_TASK DETAILS_
Reproduce precisely the lines of the listing below, starting with the line that contains "zip(*points))), Vector(map(max, zip(*points)))" and stopping after the line that contains "return (float(value[0]), float(value[1]), float(value[2]), 1.0)"; include nothing else.

_SUPPLIED MATERIAL_
----------------
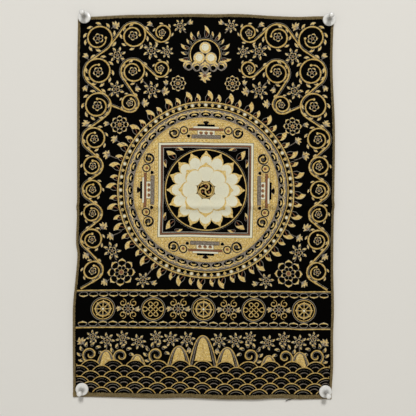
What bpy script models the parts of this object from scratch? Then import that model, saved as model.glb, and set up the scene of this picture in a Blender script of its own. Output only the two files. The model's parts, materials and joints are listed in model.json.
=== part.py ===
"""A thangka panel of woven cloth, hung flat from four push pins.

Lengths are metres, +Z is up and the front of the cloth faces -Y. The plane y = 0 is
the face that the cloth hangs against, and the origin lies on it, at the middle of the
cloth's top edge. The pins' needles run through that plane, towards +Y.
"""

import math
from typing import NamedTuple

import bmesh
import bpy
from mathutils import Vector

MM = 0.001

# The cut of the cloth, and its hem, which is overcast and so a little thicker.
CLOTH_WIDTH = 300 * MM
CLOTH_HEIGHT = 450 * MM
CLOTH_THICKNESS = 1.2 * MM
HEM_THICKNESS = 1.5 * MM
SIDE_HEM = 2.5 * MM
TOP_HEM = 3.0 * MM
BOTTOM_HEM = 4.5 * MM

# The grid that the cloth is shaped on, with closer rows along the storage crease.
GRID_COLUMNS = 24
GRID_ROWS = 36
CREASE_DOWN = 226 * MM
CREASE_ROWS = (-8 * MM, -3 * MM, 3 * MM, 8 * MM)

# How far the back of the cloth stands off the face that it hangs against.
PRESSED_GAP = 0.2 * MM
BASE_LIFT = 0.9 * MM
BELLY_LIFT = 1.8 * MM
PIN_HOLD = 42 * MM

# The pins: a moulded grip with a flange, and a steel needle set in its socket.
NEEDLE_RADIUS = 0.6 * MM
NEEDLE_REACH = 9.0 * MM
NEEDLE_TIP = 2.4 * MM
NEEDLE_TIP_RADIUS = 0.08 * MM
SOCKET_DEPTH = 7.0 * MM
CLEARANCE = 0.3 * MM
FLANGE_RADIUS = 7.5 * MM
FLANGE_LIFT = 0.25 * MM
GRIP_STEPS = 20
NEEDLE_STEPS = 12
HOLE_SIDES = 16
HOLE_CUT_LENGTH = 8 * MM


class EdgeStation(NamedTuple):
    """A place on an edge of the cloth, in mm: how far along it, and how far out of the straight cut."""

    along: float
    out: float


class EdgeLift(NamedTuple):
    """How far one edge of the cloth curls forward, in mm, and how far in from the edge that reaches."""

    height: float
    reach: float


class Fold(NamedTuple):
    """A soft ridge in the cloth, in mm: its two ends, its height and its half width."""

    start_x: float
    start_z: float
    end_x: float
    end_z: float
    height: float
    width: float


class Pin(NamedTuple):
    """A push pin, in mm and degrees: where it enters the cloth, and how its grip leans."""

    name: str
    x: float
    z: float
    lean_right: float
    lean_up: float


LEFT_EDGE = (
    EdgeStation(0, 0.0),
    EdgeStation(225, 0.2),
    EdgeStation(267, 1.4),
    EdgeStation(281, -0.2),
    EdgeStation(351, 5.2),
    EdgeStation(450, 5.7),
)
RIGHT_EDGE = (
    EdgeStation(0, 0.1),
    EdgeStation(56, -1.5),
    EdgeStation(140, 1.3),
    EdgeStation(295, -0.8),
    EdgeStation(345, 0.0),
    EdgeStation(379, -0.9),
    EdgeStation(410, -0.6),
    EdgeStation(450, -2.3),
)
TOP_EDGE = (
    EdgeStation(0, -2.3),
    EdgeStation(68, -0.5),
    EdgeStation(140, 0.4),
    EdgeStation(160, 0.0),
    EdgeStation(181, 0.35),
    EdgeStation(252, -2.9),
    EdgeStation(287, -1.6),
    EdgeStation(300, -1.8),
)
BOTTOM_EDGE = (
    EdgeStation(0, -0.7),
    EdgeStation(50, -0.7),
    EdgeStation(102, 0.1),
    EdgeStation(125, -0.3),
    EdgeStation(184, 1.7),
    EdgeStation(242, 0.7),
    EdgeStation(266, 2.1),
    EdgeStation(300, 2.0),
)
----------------
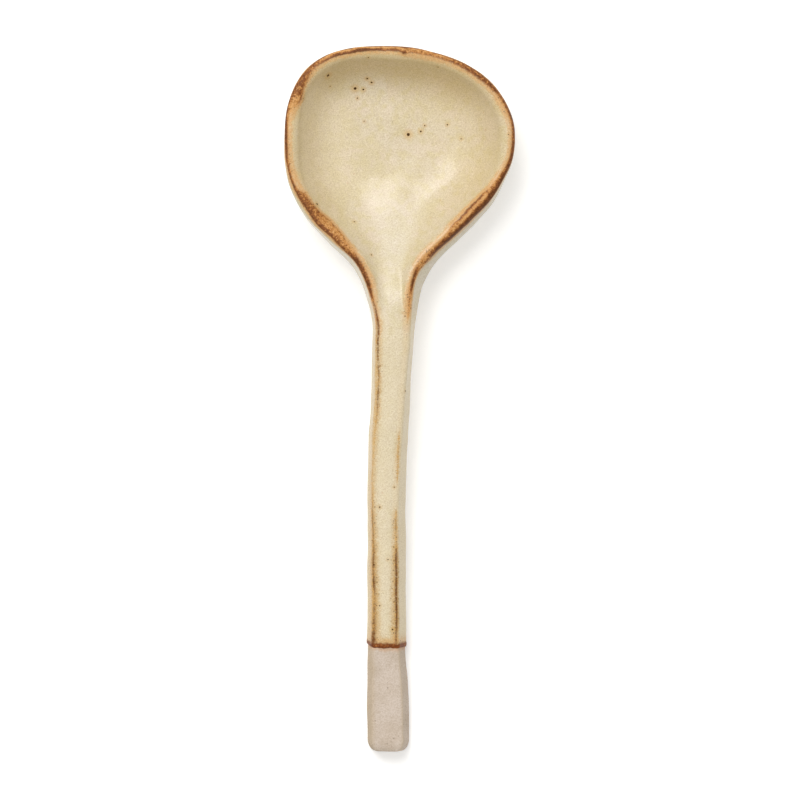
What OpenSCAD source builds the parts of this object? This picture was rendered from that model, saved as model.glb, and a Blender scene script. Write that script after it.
----------------
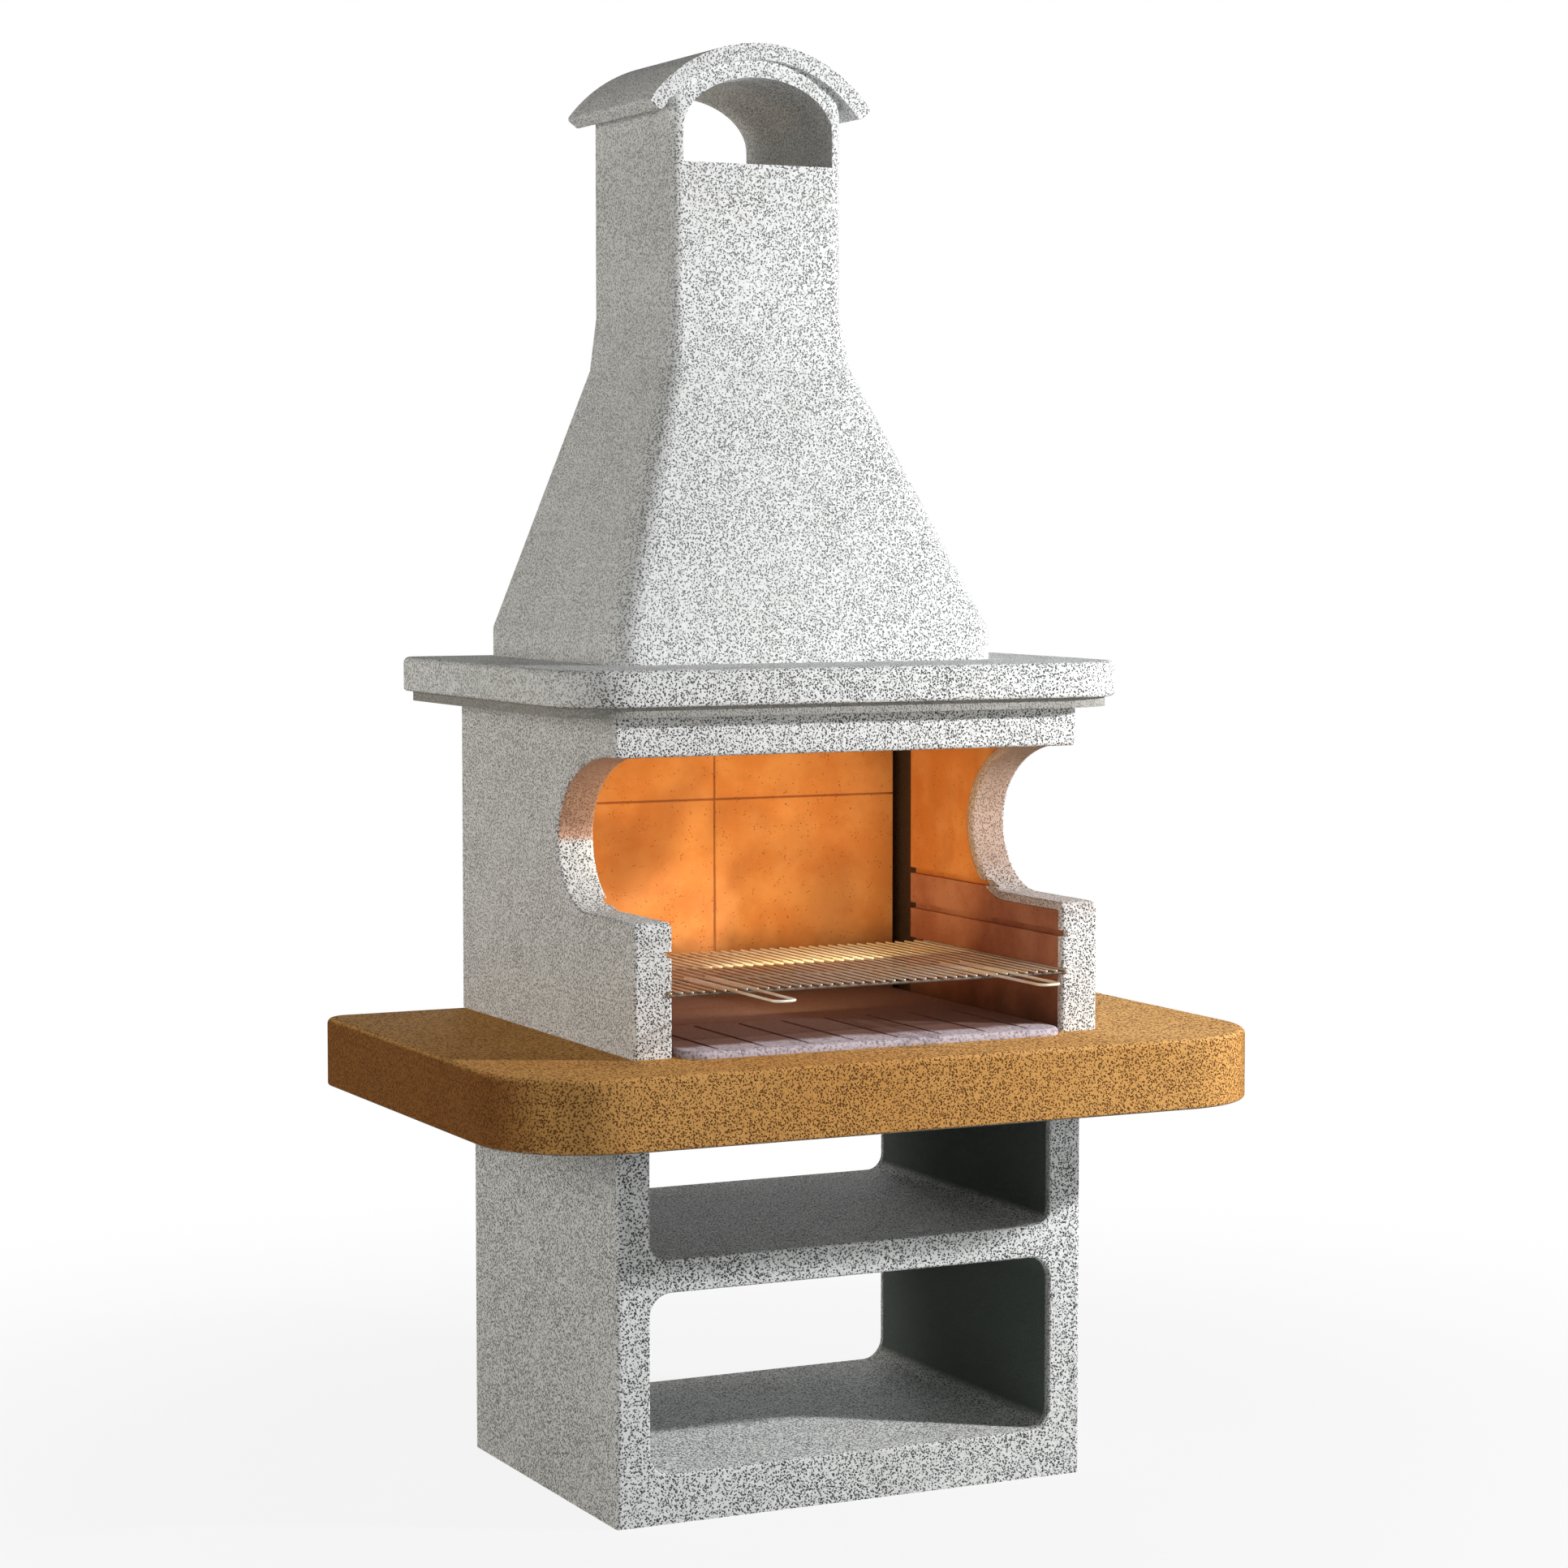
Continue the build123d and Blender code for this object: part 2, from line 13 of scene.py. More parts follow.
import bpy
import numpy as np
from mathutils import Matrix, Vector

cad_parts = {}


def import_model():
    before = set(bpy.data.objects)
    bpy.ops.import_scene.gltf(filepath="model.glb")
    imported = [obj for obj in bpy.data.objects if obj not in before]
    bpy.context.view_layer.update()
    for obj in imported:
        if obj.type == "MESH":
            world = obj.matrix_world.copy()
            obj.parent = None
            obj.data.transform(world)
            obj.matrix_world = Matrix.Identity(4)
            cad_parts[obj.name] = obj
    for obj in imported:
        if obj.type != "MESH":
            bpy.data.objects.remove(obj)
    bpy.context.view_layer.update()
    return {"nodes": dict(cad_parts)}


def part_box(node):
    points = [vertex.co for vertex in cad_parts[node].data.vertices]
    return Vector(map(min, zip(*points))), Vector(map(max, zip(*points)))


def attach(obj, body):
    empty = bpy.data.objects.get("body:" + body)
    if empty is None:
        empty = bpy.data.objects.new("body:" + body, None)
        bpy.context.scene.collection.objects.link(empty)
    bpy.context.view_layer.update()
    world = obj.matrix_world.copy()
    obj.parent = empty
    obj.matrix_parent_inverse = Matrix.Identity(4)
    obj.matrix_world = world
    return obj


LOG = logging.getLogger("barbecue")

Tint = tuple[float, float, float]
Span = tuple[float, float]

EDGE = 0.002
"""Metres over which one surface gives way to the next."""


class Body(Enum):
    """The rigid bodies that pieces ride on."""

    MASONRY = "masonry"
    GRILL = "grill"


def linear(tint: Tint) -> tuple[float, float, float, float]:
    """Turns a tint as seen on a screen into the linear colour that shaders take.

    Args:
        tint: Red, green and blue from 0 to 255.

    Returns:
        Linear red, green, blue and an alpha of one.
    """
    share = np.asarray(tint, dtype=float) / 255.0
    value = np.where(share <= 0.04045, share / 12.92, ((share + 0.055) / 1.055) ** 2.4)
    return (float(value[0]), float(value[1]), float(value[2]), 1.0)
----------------
_SOLUTION TO THIS PROBLEM_
    return Vector(map(min, zip(*points))), Vector(map(max, zip(*points)))


def attach(obj, body):
    empty = bpy.data.objects.get("body:" + body)
    if empty is None:
        empty = bpy.data.objects.new("body:" + body, None)
        bpy.context.scene.collection.objects.link(empty)
    bpy.context.view_layer.update()
    world = obj.matrix_world.copy()
    obj.parent = empty
    obj.matrix_parent_inverse = Matrix.Identity(4)
    obj.matrix_world = world
    return obj


LOG = logging.getLogger("barbecue")

Tint = tuple[float, float, float]
Span = tuple[float, float]

EDGE = 0.002
"""Metres over which one surface gives way to the next."""


class Body(Enum):
    """The rigid bodies that pieces ride on."""

    MASONRY = "masonry"
    GRILL = "grill"


def linear(tint: Tint) -> tuple[float, float, float, float]:
    """Turns a tint as seen on a screen into the linear colour that shaders take.

    Args:
        tint: Red, green and blue from 0 to 255.

    Returns:
        Linear red, green, blue and an alpha of one.
    """
    share = np.asarray(tint, dtype=float) / 255.0
    value = np.where(share <= 0.04045, share / 12.92, ((share + 0.055) / 1.055) ** 2.4)
    return (float(value[0]), float(value[1]), float(value[2]), 1.0)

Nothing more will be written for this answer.